* **SHORT PROBLEM**
Could you give the data below again, exactly and completely?

* **MATERIAL**
=====

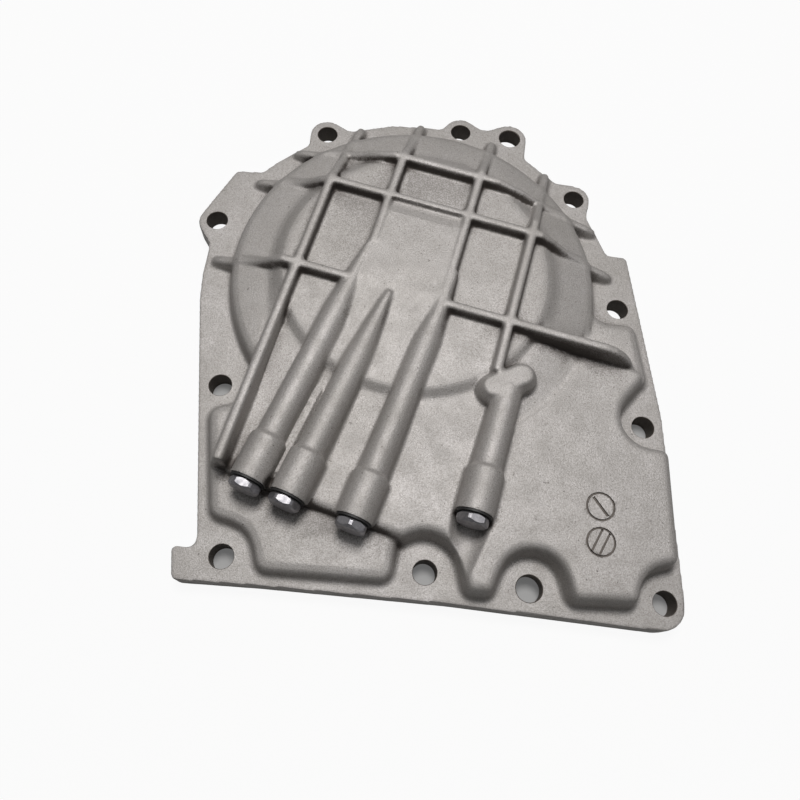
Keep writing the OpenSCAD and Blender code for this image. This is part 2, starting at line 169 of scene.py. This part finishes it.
def tone(r, g, b):
    """A colour from its screen values, 0 to 255."""
    linear = [((c / 255 + 0.055) / 1.055) ** 2.4 if c > 10 else c / 3294 for c in (r, g, b)]
    return (*linear, 1.0)


print("light aluminium is", [round(c, 3) for c in tone(172, 170, 166)])

# %% [markdown]
# ## Cast aluminium
# The skin is bead-blasted: matte, light grey, with a grain of a few tenths of a
# millimetre and small dark pits. Soft clouds of slightly warmer and greener grey lie
# over it. Corners and the walls that face the lower right are painted dark brown as
# shade, with some dirt among it. Where a tool has cut, the metal is smoother.

# %% Make the materials of the cast skin and of the machined places
cast = Finish("cast_aluminium")
shade_and_dirt = cast.stored("shade_and_dirt")
cloud = cast.noise(38, 3, 0.55)
patch = cast.noise(9, 3, 0.6)
grain = cast.noise(0.46, 2, 0.6)
fine = cast.noise(0.25, 1, 0.5)
pit = cast.ramp(cast.noise(1.1, 1, 0.4), 0.73, 0.78)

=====

* **THE REPLY**
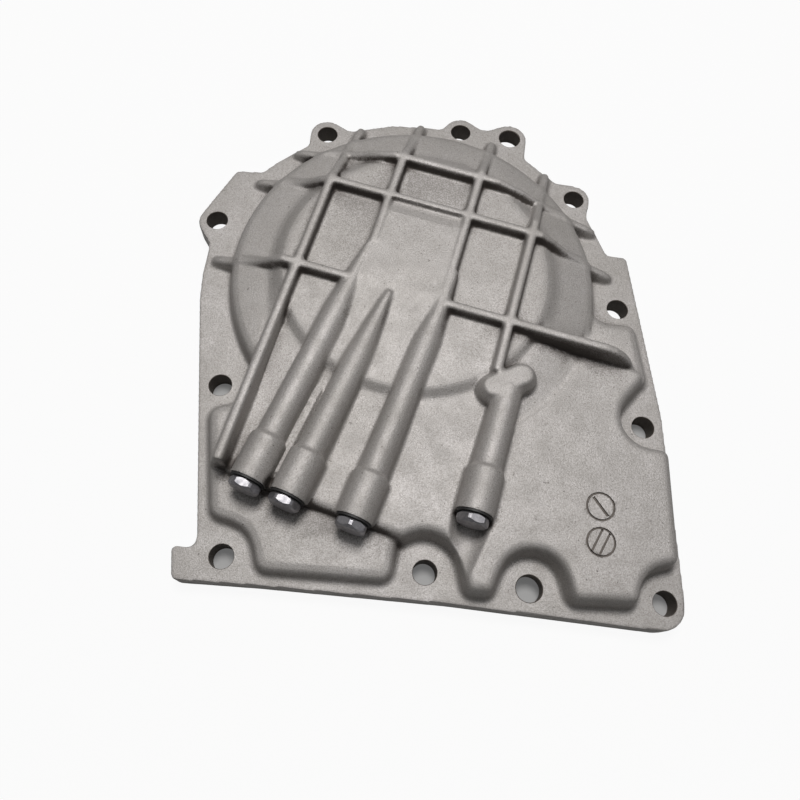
Keep writing the OpenSCAD and Blender code for this image. This is part 2, starting at line 169 of scene.py. This part finishes it.
def tone(r, g, b):
    """A colour from its screen values, 0 to 255."""
    linear = [((c / 255 + 0.055) / 1.055) ** 2.4 if c > 10 else c / 3294 for c in (r, g, b)]
    return (*linear, 1.0)


print("light aluminium is", [round(c, 3) for c in tone(172, 170, 166)])

# %% [markdown]
# ## Cast aluminium
# The skin is bead-blasted: matte, light grey, with a grain of a few tenths of a
# millimetre and small dark pits. Soft clouds of slightly warmer and greener grey lie
# over it. Corners and the walls that face the lower right are painted dark brown as
# shade, with some dirt among it. Where a tool has cut, the metal is smoother.

# %% Make the materials of the cast skin and of the machined places
cast = Finish("cast_aluminium")
shade_and_dirt = cast.stored("shade_and_dirt")
cloud = cast.noise(38, 3, 0.55)
patch = cast.noise(9, 3, 0.6)
grain = cast.noise(0.46, 2, 0.6)
fine = cast.noise(0.25, 1, 0.5)
pit = cast.ramp(cast.noise(1.1, 1, 0.4), 0.73, 0.78)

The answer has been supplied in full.